We assume you already have the basic project structure from part 1 as we will extend the configuration for Cilium. To follow along, check out the part 1 post.
Lab Setup
+------------------------------+------------+
| Deployment | Version |
+------------------------------+------------+
| Proxmox VE | 8.2.4 |
| Talos Kubernetes Cluster | 1.8.1 |
| Cilium | 1.16.4 |
+------------------------------+------------+
+-----------------------------+-----------+
| OpenTofu Providers | Version |
+-----------------------------+-----------+
| opentofu/random | 3.6.2 |
| telmate/proxmox | 3.0.1-rc4 |
| siderolabs/talos | 0.6.1 |
+-----------------------------+-----------+
+------------------------+---------------------+
| Binaries | Version |
+------------------------+---------------------+
| tofu | OpenTofu v1.8.1 |
| kubectl | v1.30.2 |
+------------------------+---------------------+
GitHub Resources
The showcase repository is available here.
Prerequisites
As this is part 2 of the blog post series, we assume the prerequisites are already satisfied. If not, go to the previous post and check out the prerequisites.
Pre-work
In the previous post, we bootstrapped a Talos Kubernetes cluster with the default configuration which worked like a charm. But now, we want to deploy Cilium. To do that, first, we need to identify what is required from a configuration point of view. The official Talos documentation for Cilium is located here. The Talos guide is written for Cilium v1.14.x
, however, we can use the information provided to perform our deployment.
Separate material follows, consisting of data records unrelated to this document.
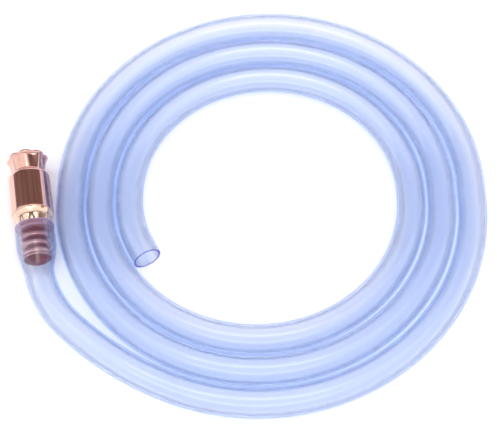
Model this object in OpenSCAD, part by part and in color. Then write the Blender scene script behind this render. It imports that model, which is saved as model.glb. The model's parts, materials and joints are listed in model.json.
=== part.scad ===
// Self-priming siphon: a coiled clear hose with a polished copper shaker valve.
// The coil lies flat on the floor, +Z up; the valve end points to +Y on the left.

/* [Hose] */
// Outside diameter of the hose
hose_od = 15.2; // [14:0.1:17]
// Wall thickness of the hose
hose_wall = 1.25; // [1:0.05:1.8]
// Centreline radius of the outermost turn
coil_radius = 114.5; // [105:0.5:140]
// Spacing of neighbouring turns on the left, above the hose diameter
left_gap = 0.25; // [0.15:0.05:1]
// Spacing on the right, above the hose diameter
right_gap = 0.9; // [0.15:0.05:1.5]
// Spacing on the near side, above the hose diameter
near_gap = 1.6; // [1:0.1:2]
// Spacing on the far side, above the hose diameter
far_gap = 3.0; // [1:0.1:3]
// Straight stretch on each side of the outermost turn, which makes the coil oval
side_straight = 10; // [9.5:0.5:20]

/* [Valve end of the hose] */
// Heading on the near arc where the liftable valve end starts
lead_heading = -19; // [-40:1:-10]
// Radius of the easy bend next to the coil
ease_radius = 157; // [130:1:180]
// Sweep of the easy bend
ease_angle = 25; // [20:1:30]
// Radius of the tighter bend next to the valve
bend_radius = 58; // [50:1:80]
// Sweep of the tighter bend
bend_angle = 36; // [25:1:36]
// Free straight hose before the valve's tail
free_straight = 3.5; // [3.5:0.5:12]

/* [Open end of the hose] */
// Sweep of the last full turn that lifts with the open end
outlet_sweep = 60; // [40:1:80]
// Straight run after the turn
outlet_run = 3; // [2:0.5:3]
// Radius of the last bend
outlet_bend_radius = 64; // [60:1:66]
// Sweep of the last bend
outlet_bend = 28; // [24:1:30]
// Straight stretch at the open end, a plain bore
outlet_bore_length = 8; // [6:0.5:10]

/* [Valve] */
// Outside diameter of the barrel
barrel_od = 22; // [21:0.1:22.2]
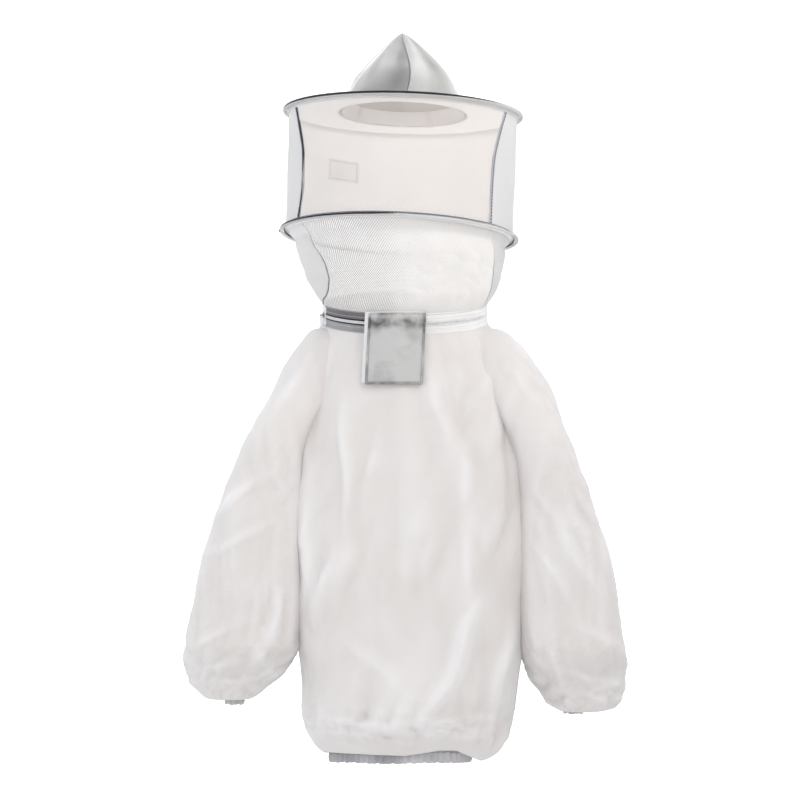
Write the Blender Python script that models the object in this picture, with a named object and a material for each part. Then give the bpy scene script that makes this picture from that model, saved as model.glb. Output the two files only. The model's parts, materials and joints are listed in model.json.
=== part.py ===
"""White pull-over beekeeping jacket with a zip-on round-hat veil, shaped as if it is being worn.

Metres, +Z up, the front faces -Y and the hem's lower edge is at Z = 0. The fabric is plain here: each
panel is a thin closed wall of its true outer shape.
"""
import math

import bmesh
import bpy
from mathutils import Matrix, Vector

# Driving dimensions
GAP = 0.0003                    # clearance between pieces that touch
SEAM = 0.0006                   # clearance between two panels along a seam
COTTON = 0.0020                 # wall of the jacket's fabric
NET = 0.0012                    # wall of the veil's net and panels

HOOP_RADIUS = 0.1880            # centre line of each wire hoop
HOOP_WIRE = 0.0015              # the wire's radius
UPPER_HOOP_Z = 1.0560
LOWER_HOOP_Z = 0.8580
CHANNEL_HALF = 0.0034           # half-height of the fabric channel round a hoop's wire
CHANNEL_OUT = 0.0032            # how far the channel reaches outside the wire's centre line
CHANNEL_IN = 0.0035             # and inside it
CHANNEL_WALL = 0.0012

VEIL_RADIUS = 0.1818            # outer face of the upright veil wall
BOWL_TOP_RADIUS = 0.1770        # outer face of the lower veil under the lower hoop
WINDOW = (-151.5, -38.0)        # the front net window runs between these two bound seams
CROWN_WIDE = 0.1015             # half-width of the crown's base
CROWN_DEEP = 0.1150             # half-depth of the crown's base
CROWN_TOP_Z = 1.1828
CROWN_ROUND = 1.35              # a larger number gives a fuller crown

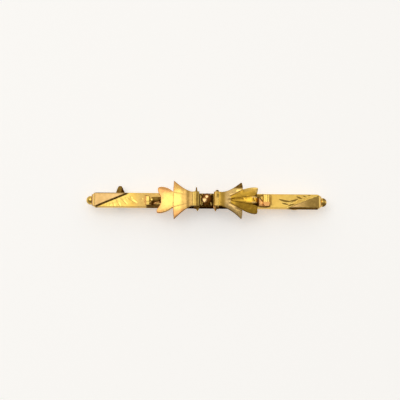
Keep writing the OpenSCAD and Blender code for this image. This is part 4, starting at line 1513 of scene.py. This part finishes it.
class BROOCH_OT_stage(bpy.types.Operator):
    """Make the floor, the lights and the camera"""
    bl_idname = "brooch.stage"
    bl_label = "Stage"

    def execute(self, context):
        scene = context.scene
        scene.view_settings.view_transform = "Standard"
        floor_mesh = bpy.data.meshes.new("floor")
        reach = 3.0
        floor_mesh.from_pydata([(-reach, -reach, 0), (reach, -reach, 0), (reach, reach, 0),
                                (-reach, reach, 0)], [], [(0, 1, 2, 3)])
        floor_mesh.materials.append(light_table())
        floor = link("floor", floor_mesh)

        scene.world = soft_room()
        for softbox in SOFTBOXES:
            lamp(*softbox)

        back = Vector((0, -math.cos(ELEVATION), math.sin(ELEVATION)))
        across = Vector((1, 0, 0))
        up = back.cross(across)
        right = across * math.cos(ROLL) + up * math.sin(ROLL)
        above = up * math.cos(ROLL) - across * math.sin(ROLL)
        camera_data = bpy.data.cameras.new("camera")
        camera_data.lens = LENS
        camera_data.sensor_width = SENSOR
        camera_data.clip_start = 0.01
        camera = link("camera", camera_data)
        aim = (CAD_BOX[0] + CAD_BOX[1]) / 2 - right * VIEW_LEFT + above * VIEW_UP
        turn = Matrix((right, above, back)).transposed().to_4x4()
        turn.translation = aim + back * VIEW_WIDTH * LENS / SENSOR
        camera.matrix_world = turn
        scene.camera = camera
        return {"FINISHED"}


def soft_room():
    """A world that is dim on the wearer's side and brighter beyond the brooch."""
    world = bpy.data.worlds.new("soft_room")
    world.use_nodes = True
    tree = world.node_tree
    toward = add(tree, "ShaderNodeTexCoord").outputs["Generated"]
    parts = add(tree, "ShaderNodeSeparateXYZ", {"Vector": toward})
    level = add(tree, "ShaderNodeMapRange", {"Value": parts.outputs["Y"], "From Min": -0.6,
                                             "From Max": 0.8, "To Min": 0.15, "To Max": 0.7})
    background = tree.nodes["Background"]
    background.inputs["Color"].default_value = (1, 0.975, 0.94, 1)
    tree.links.new(level.outputs[0], background.inputs["Strength"])
    return world


def lamp(name, place, size, power):
    """A square softbox that faces the brooch."""
    light = bpy.data.lights.new(name, "AREA")
    light.shape = "SQUARE"
    light.size = size
    light.energy = power
    made = link(name, light)
    made.location = place
    made.rotation_euler = Vector(place).to_track_quat("Z", "Y").to_euler()


class BROOCH_PT_panel(bpy.types.Panel):
    """Buttons and settings of the brooch"""
    bl_idname = "BROOCH_PT_panel"
    bl_label = "Bar Brooch"
    bl_space_type = "VIEW_3D"
    bl_region_type = "UI"
    bl_category = "Brooch"

    def draw(self, context):
        for step in STEPS:
            self.layout.operator(step.bl_idname)
        for group in (context.scene.brooch_sizes, context.scene.brooch_colours):
            for name in group.__annotations__:
                self.layout.prop(group, name)


STEPS = (BROOCH_OT_bar, BROOCH_OT_ball_ends, BROOCH_OT_corner_plates, BROOCH_OT_fans,
         BROOCH_OT_ribbon_ends, BROOCH_OT_collars, BROOCH_OT_setting, BROOCH_OT_stone,
         BROOCH_OT_catch, BROOCH_OT_pin, BROOCH_OT_stage)
CLASSES = (BroochSizes, BroochColours, *STEPS, BROOCH_PT_panel)


def register():
    for c in CLASSES:
        bpy.utils.register_class(c)
    bpy.types.Scene.brooch_sizes = PointerProperty(type=BroochSizes)
    bpy.types.Scene.brooch_colours = PointerProperty(type=BroochColours)


def unregister():
    del bpy.types.Scene.brooch_sizes
    del bpy.types.Scene.brooch_colours
    for c in reversed(CLASSES):
        bpy.utils.unregister_class(c)


def main():
    register()
    for step in STEPS:
        group, name = step.bl_idname.split(".")
        getattr(getattr(bpy.ops, group), name)()


if __name__ == "__main__":
    main()
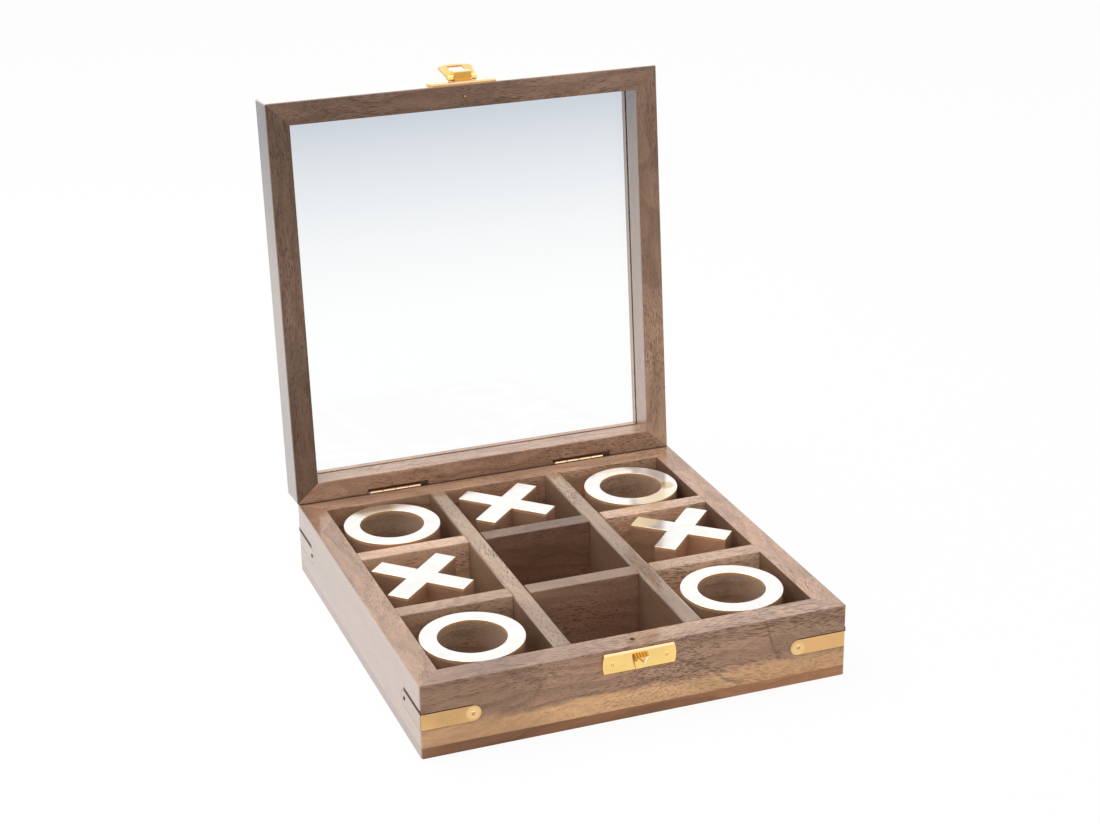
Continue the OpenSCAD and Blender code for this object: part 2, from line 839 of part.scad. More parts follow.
win_x = half_w - rail_w;
win_front = -half_w + rail_w;
win_back = half_w - hinge_rail_w;

// Straight rod on the locating pin's axis, from start up into the lid
module locating_rod(start) {
    translate([dowel_x, -half_w + dowel_inset, lid_z + start])
        cylinder(d = locating_pin_d, h = locating_pin_in - start);
}

// Brass pin that finds the hole in the front wall when the lid closes
module locating_pin() {
    point = locating_pin_d / 2;
    color(brass) lid_open() {
        locating_rod(point - locating_pin_out);
        translate([dowel_x, -half_w + dowel_inset, lid_z - locating_pin_out])
            cylinder(d1 = tip_d, d2 = locating_pin_d, h = point + eps);
    }
}

module lid_rail_front() {
    color(wood) lid_open() difference() {
        mitred([
            [-half_w, -half_w], [half_w, -half_w],
            [win_x, win_front], [-win_x, win_front]
        ]) rail_bar(rail_w);
        locating_rod(-cut);
        catch_pin_holes(hasp_mid);
    }
}

module lid_rail_hinge() {
    color(wood) lid_open() difference() {
        mitred([
            [-half_w, half_w], [half_w, half_w],
            [win_x, win_back], [-win_x, win_back]
        ]) mirror([0, 1, 0]) rail_bar(hinge_rail_w, hinge_edge_r);
        for (side = [-1, 1]) at_hinge(side) lid_hinge_cut();
    }
}

module lid_stile(side) {
    color(wood) lid_open() mitred([
        [side * half_w, -half_w], [side * half_w, half_w],
        [side * win_x, win_back], [side * win_x, win_front]
    ]) rotate([0, 0, side * 90]) rail_bar(rail_w);
}

module lid_stile_left() { lid_stile(-1); }

module lid_stile_right() { lid_stile(1); }

module glass_pane() {
    tuck = groove_deep - pane_room;
    color(clear_glass) lid_open()
        translate([-win_x - tuck, win_front - tuck, lid_z + pane_up])
            cube([2 * (win_x + tuck), win_back - win_front + 2 * tuck, pane_t]);
}

// Playing pieces

// Room that a piece of half-size reach has to shift inside its cell
function room(reach) = max(0, cell_w / 2 - reach - piece_gap);

// Half of the width of a cross turned by a
function arm_reach(a) = cross_half * abs(cos(a)) + cross_arm_w / 2 * abs(sin(a));
function cross_reach(a) = max(arm_reach(a), arm_reach(a + 90));

module in_cell(column, row, shift) {
    translate([column * cell_pitch + shift[0], row * cell_pitch + shift[1], 0]) children();
}

module ring_outline() {
    difference() {
        circle(r = ring_r, $fn = 96);
        circle(r = ring_bore_r, $fn = 96);
    }
}

module cross_outline() {
    square([2 * cross_half, cross_arm_w], center = true);
    square([cross_arm_w, 2 * cross_half], center = true);
}

module piece_body() {
    color(piece_wood) translate([0, 0, panel_t]) linear_extrude(piece_body_h) children();
}

module piece_cap() {
    color(cap_brass) translate([0, 0, cap_z]) linear_extrude(cap_t) children();
}

module place_ring(column, row, share) {
    in_cell(column, row, room(ring_r) * share) children();
}

module place_cross(column, row, share, turn) {
    in_cell(column, row, room(cross_reach(turn)) * share) rotate([0, 0, turn]) children();
}

module at_ring_back_left() { place_ring(-1, 1, ring_back_left_shift) children(); }

module at_ring_back_right() { place_ring(1, 1, ring_back_right_shift) children(); }

module at_ring_front_left() { place_ring(-1, -1, ring_front_left_shift) children(); }

module at_ring_front_right() { place_ring(1, -1, ring_front_right_shift) children(); }

module at_cross_left() { place_cross(-1, 0, cross_left_shift, cross_left_turn) children(); }

module at_cross_back() { place_cross(0, 1, cross_back_shift, cross_back_turn) children(); }

module at_cross_right() { place_cross(1, 0, cross_right_shift, cross_right_turn) children(); }

module ring_body_back_left() { at_ring_back_left() piece_body() ring_outline(); }

module ring_cap_back_left() { at_ring_back_left() piece_cap() ring_outline(); }

module ring_body_back_right() { at_ring_back_right() piece_body() ring_outline(); }

module ring_cap_back_right() { at_ring_back_right() piece_cap() ring_outline(); }

module ring_body_front_left() { at_ring_front_left() piece_body() ring_outline(); }

module ring_cap_front_left() { at_ring_front_left() piece_cap() ring_outline(); }

module ring_body_front_right() { at_ring_front_right() piece_body() ring_outline(); }

module ring_cap_front_right() { at_ring_front_right() piece_cap() ring_outline(); }

module cross_body_left() { at_cross_left() piece_body() cross_outline(); }

module cross_cap_left() { at_cross_left() piece_cap() cross_outline(); }

module cross_body_back() { at_cross_back() piece_body() cross_outline(); }

module cross_cap_back() { at_cross_back() piece_cap() cross_outline(); }

module cross_body_right() { at_cross_right() piece_body() cross_outline(); }

module cross_cap_right() { at_cross_right() piece_cap() cross_outline(); }

// Draw the chosen node
wall_front();
wall_back();
wall_left();
wall_right();
bottom_panel();
long_divider_left();
long_divider_right();
cross_divider_rear();
cross_divider_front();
corner_bracket_front_left();
corner_bracket_front_right();
corner_bracket_back_left();
corner_bracket_back_right();
bracket_pins();
catch_plate();
catch_plate_pins();
hinge_leaf_base_left();
hinge_leaf_base_right();
hinge_leaf_lid_left();
hinge_leaf_lid_right();
hinge_pin_left();
hinge_pin_right();
hinge_screws_base();
hinge_screws_lid();
lid_rail_front();
lid_rail_hinge();
lid_stile_left();
lid_stile_right();
glass_pane();
locating_pin();
hasp_plate();
hasp_plate_pins();
hasp_pin();
hasp_flap();
ring_body_back_left();
ring_cap_back_left();
ring_body_back_right();
ring_cap_back_right();
ring_body_front_left();
ring_cap_front_left();
ring_body_front_right();
ring_cap_front_right();
cross_body_left();
cross_cap_left();
cross_body_back();
cross_cap_back();
cross_body_right();
cross_cap_right();
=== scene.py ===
"""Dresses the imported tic-tac-toe box: lacquered walnut, polished brass, a glass lid
and a white studio. Every piece is in metres and sits where the frame puts it."""

import math
from math import radians

import bpy
from mathutils import Matrix, Vector


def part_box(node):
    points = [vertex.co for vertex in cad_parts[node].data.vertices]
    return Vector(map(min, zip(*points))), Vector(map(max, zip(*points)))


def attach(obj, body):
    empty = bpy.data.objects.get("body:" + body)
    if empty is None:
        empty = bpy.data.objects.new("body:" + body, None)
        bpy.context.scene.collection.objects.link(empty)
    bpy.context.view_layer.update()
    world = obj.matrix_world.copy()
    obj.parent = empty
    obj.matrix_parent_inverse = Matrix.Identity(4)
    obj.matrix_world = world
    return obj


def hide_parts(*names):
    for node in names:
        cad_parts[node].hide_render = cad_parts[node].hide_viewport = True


bl_info = {
    "name": "Tic-tac-toe box",
    "version": (1, 0, 0),
    "blender": (4, 5, 0),
    "location": "3D View > Sidebar > Game Box",
    "description": "Dresses a glass-lidded tic-tac-toe box in walnut and brass",
    "category": "Object",
}

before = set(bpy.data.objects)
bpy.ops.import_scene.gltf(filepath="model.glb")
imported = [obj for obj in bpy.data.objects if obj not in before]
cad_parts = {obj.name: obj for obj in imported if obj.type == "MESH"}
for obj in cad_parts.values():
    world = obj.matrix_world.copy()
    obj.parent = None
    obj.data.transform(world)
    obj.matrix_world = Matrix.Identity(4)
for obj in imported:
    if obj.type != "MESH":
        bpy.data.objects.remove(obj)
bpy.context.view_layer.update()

BASE = "base"
RINGS = ("back_left", "back_right", "front_left", "front_right")
CROSSES = ("left", "back", "right")

LID_LEAN = radians(5)
WHITE = (1, 1, 1)


# Settings


def setting(kind, **fixed):
    """A function that declares settings of one kind."""

    def declare(name, text, value):
        return kind(name=name, description=text, default=value, **fixed)

    return declare


colour = setting(bpy.props.FloatVectorProperty, size=3, subtype="COLOR", min=0, max=1)
point = setting(bpy.props.FloatVectorProperty, size=3, subtype="TRANSLATION")
length = setting(bpy.props.FloatProperty, min=0, unit="LENGTH", precision=5)
angle = setting(bpy.props.FloatProperty, subtype="ANGLE")
share = setting(bpy.props.FloatProperty, min=0, max=1, subtype="FACTOR")
number = setting(bpy.props.FloatProperty, min=0)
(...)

Going through the documentation, the easiest approach is to use Method 5: Using a job
. The method allows us to utilise a job pattern that runs during the bootstrap time. That means, we can dynamically define the controller
and worker
talos_machine_configuration
and then for the talos_machine_configuration_apply
resource for the controller
, define the Cilium configuration by utilising the config_patches
available for that resource.
The above approach utilises the cilium-cli container for installing Cilium to the cluster. Unfortunately, the configuration provided in the Talos documentation does no longer work. That means the cilium containers end up in an Error
state because the commands, for example - --set ipam.mode=kubernetes
, are not recognised in the latest version. To overcome the difficulties, I already had the cilium-cli
locally, and performed the below.
$ cilium install --help
Examples:
# Install Cilium in current Kubernetes context with default parameters
cilium install
# Install Cilium into Kubernetes context "kind-cluster1" and also set cluster
# name and ID to prepare for multi-cluster capabilities.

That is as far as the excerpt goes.